Hi here! I'm curious about the huge gap w.r.t. Mistral in the DROP benchmark of the lm-eval-harness, did you use the same revision of EleutherAI/lm-eval-harness? Also did you run any other evaluation to see the reason why it excels that much at DROP compared to other SFT + DPO fine-tunes e.g. Zephyr? Is there any data contamination coming from the dataset used for training?

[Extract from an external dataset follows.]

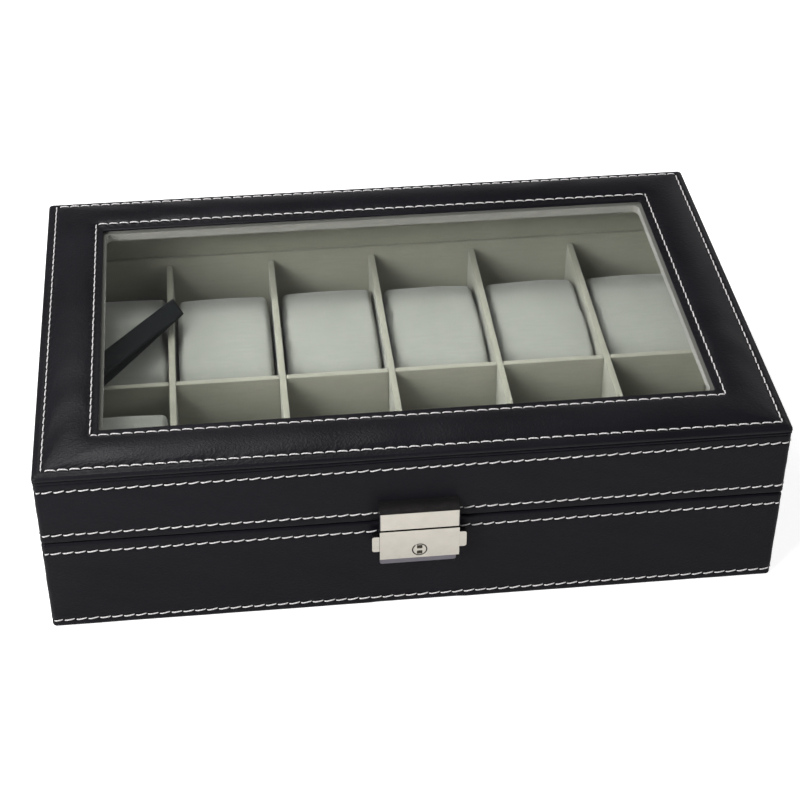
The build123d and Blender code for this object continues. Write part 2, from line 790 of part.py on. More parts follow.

A bunch of questions 😅 Feel free to answer in case you checked the issues with DROP, because the gap compared to other models seems huge and would be nice to investigate, maybe the data just has better quality!

deleted

Nov 30, 2023

•

edited Nov 30, 2023

I'm only chiming in so I will get a notice if someone answers this question because I'm also interested in why this LLM has a much higher DROP score than other SFT + DPO LLMs like Zephyr.

lvkaokao

Intel org Nov 30, 2023

•

edited Nov 30, 2023

hi, the used datasets are listed at the model card. We find the metric of drop decreases during the training. So early stopping is needed.

alvarobartt

Nov 30, 2023

True, I've submitted a PR at https://huggingface.co/Intel/neural-chat-7b-v3-1/discussions/15 to enrich the metadata within the Model Card in the README.md 🤗

alvarobartt

Nov 30, 2023

Hmm did you evaluate the model during training using the lm-eval-harness? Was DROP within your evaluation set? Could you please elaborate more on that, I think it's a really interesting topic!